╭──

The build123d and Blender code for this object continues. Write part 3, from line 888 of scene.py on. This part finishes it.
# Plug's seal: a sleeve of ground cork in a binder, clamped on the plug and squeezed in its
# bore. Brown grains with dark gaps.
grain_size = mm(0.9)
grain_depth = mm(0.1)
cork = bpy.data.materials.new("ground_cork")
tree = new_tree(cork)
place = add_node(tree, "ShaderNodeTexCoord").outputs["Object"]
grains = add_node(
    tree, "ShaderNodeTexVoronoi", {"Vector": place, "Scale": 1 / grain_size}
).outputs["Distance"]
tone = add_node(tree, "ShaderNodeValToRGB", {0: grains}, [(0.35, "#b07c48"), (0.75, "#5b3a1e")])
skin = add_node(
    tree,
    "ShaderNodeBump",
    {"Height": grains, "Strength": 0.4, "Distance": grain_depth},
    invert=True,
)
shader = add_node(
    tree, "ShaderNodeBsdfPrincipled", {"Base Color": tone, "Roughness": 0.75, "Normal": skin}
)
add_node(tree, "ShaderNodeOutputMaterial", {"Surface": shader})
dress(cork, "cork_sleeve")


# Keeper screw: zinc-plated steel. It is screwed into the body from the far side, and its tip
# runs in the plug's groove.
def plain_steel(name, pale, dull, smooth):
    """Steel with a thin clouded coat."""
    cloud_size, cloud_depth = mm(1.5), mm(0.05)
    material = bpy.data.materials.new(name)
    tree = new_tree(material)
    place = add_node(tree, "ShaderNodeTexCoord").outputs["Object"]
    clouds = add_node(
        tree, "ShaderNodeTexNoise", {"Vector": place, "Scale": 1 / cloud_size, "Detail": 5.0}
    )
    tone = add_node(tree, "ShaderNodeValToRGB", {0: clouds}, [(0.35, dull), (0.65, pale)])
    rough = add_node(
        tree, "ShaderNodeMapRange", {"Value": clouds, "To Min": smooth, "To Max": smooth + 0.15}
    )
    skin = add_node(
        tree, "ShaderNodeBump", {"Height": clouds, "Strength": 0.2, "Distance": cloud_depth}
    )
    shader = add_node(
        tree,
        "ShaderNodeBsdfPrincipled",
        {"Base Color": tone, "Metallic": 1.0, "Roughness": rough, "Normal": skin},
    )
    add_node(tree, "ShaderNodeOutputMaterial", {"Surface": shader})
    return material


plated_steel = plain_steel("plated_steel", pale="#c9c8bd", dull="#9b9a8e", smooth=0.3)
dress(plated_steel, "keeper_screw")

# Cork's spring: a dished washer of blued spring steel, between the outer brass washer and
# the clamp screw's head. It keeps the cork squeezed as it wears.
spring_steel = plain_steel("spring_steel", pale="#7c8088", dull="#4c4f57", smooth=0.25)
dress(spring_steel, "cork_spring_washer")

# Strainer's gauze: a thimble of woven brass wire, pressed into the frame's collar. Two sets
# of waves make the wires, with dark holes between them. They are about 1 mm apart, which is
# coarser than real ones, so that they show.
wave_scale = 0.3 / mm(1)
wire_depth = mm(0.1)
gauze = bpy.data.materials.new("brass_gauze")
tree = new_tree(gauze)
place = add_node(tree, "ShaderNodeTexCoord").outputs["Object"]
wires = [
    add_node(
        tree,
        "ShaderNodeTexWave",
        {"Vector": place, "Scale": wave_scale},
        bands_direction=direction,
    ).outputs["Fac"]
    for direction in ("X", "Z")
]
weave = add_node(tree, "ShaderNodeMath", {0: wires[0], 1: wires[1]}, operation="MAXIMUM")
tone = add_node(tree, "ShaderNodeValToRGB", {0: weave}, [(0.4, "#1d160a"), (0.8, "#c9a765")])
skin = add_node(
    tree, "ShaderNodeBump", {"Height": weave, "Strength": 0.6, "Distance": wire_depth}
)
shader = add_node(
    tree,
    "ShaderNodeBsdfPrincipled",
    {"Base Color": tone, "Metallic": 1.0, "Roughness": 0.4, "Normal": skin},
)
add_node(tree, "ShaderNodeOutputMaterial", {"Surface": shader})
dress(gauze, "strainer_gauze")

╰──
╭──

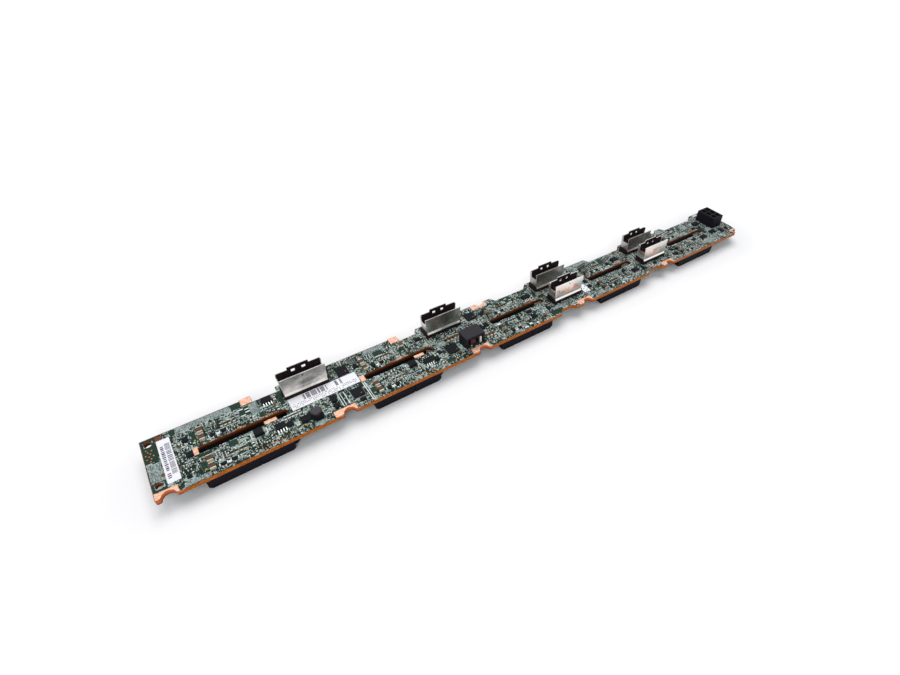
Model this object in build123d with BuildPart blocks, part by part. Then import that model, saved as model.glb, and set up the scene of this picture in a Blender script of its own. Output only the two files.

╰──

> WRITTEN INSTRUCTION
Pull out every line above that holds the word "Blender".

> SOLVED EXERCISE
The build123d and Blender code for this object continues. Write part 3, from line 888 of scene.py on. This part finishes it.
Model this object in build123d with BuildPart blocks, part by part. Then import that model, saved as model.glb, and set up the scene of this picture in a Blender script of its own. Output only the two files.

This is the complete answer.